Yesterday evening I came home at night after a long day at work and I opened my laptop to read (and share) some more news on the just-launched Oculus Link. What I discovered instead was that Valve had finally announced its flagship VR game, called “Half Life: Alyx” on Twitter!
Being a fan of the series, I got immediately excited, and with me, millions of people. The Oculus Link was not important anymore… it could wait. I so started reading all that I could find about the game, like this very well-written article about all that we know on the game that you can find on Ars Technica.
I think that the news is huge, and while we wait for the official reveal to come on Thursday, I want to comment you why Half-Life Alyx is important for all the VR ecosystem and not only for the fans of Half-Life.
The hype is creating awareness
I have assisted to the launch of many VR games, including big hits like Beat Saber, Asgard’s Wrath, etc… But no one is coming even closer to the hype that this game is generating. Valve has created an ad-hoc Twitter account just to tweet the above statement, and at the time of writing, it has accumulated more than 116.000 likes in less than one day.
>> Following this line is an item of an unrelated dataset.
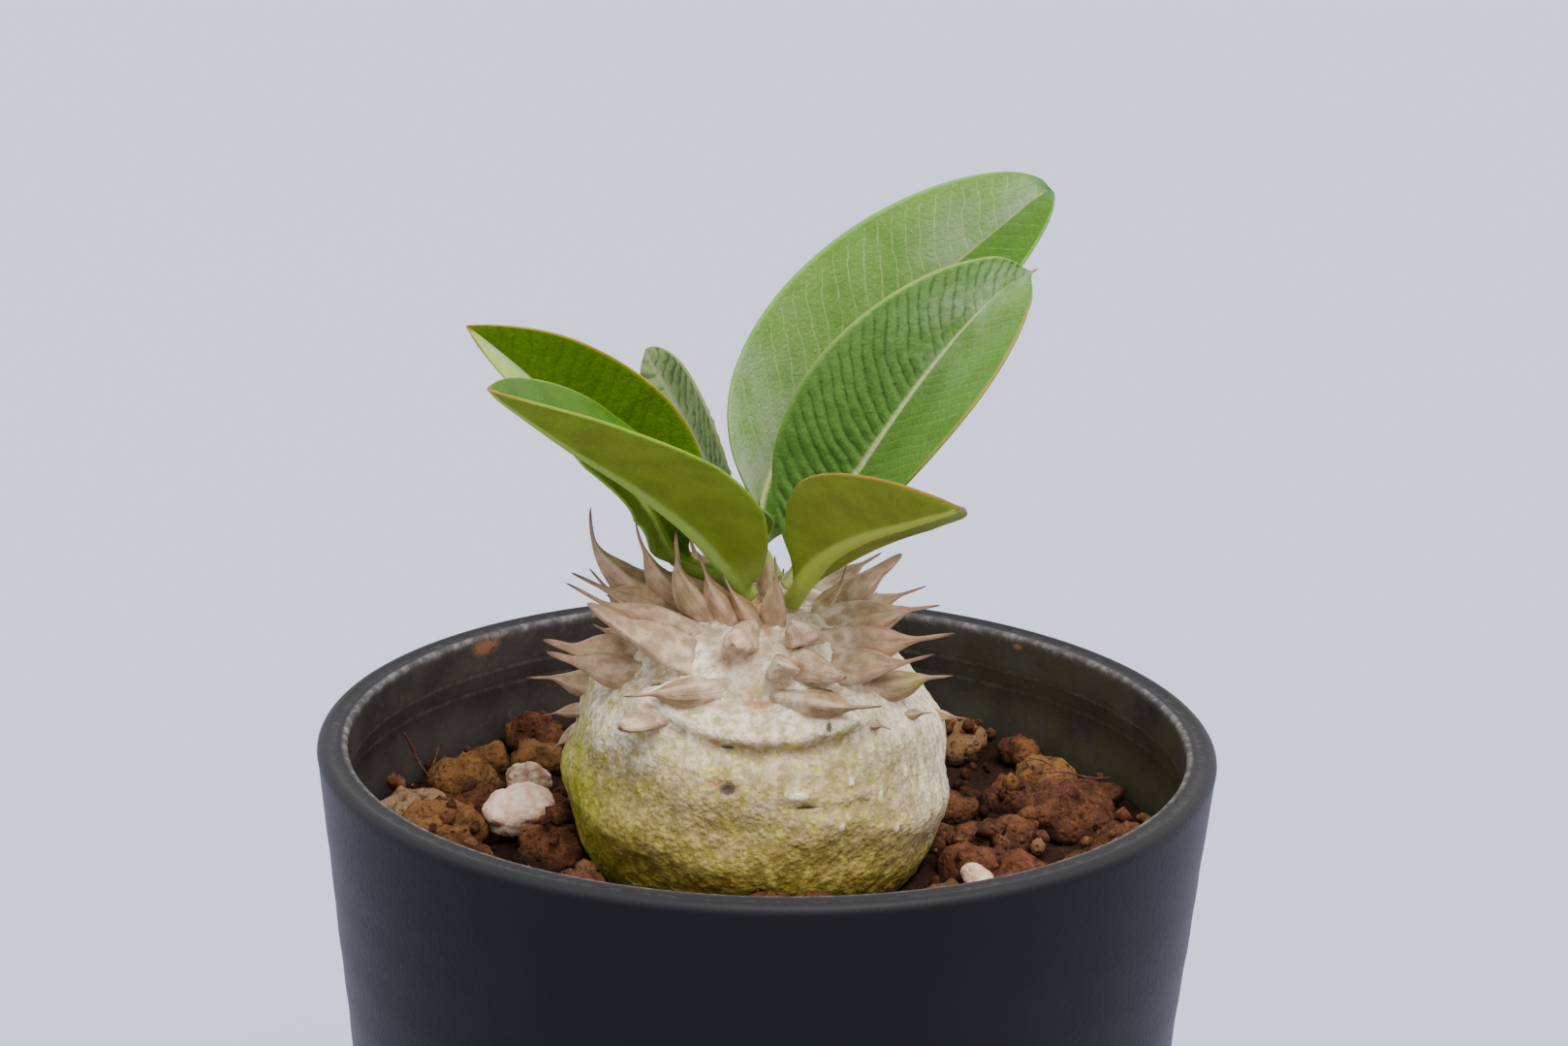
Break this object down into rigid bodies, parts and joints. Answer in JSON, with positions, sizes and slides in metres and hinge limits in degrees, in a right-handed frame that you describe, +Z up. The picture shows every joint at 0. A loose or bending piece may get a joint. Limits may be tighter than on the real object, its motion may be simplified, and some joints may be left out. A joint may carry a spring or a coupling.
{
  "type": "potted pachypodium",
  "caption": "Young pachypodium in a tapered nursery pot: a round thorny stem stands in coarse soil and bears a tuft of broad leaves.",
  "frame": {"origin": "centre of the pot's foot, on the surface that the pot stands on", "axes": "+Z up; -Y is the front of the plant, as the picture sees it; +X its right-hand side"},
  "size_m": [0.0748, 0.0748, 0.1152],
  "materials": {
    "pot": "charcoal-black moulded plastic with a soft sheen",
    "soil": "dry red-brown porous clods",
    "caudex": "grey-green corky skin, rough, with beige thorns",
    "pumice": "pale porous stone",
    "leaf_light": "light green leaf with a satin skin",
    "leaf_dark": "mid green leaf with a satin skin",
    "leaf_olive": "olive green leaf with a satin skin"
  },
  "bodies": {
    "root": {"pot": "pot", "soil": "soil", "caudex": "caudex", "pumice_large": "pumice", "pumice_small": "pumice", "pumice_front": "pumice", "leaf_tall_back": "leaf_light", "leaf_tall_front": "leaf_dark", "leaf_low_right": "leaf_olive", "leaf_upper_left": "leaf_olive", "leaf_lower_left": "leaf_olive", "leaf_small": "leaf_dark"}
  },
  "joints": []
}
Half-Life is one of the games with the biggest hype on the web, with “Half-Life 3” becoming part of the internet folklore. I think that everyone has read at least once “Half-Life 3 confirmed” somewhere on the web in the comments section of some article or video. There are various videos and meme about Valve not being able to create the 3rd episode of anything, and Valve itself loves to play on this.
Half-Life 3 is the most hyped game ever, even if it has never launched (or better, exactly because it has never launched). Whatever happens around Half-Life creates huge interest on the web. And now that Valve is launching a new Half-Life game, of course, the web has gone crazy.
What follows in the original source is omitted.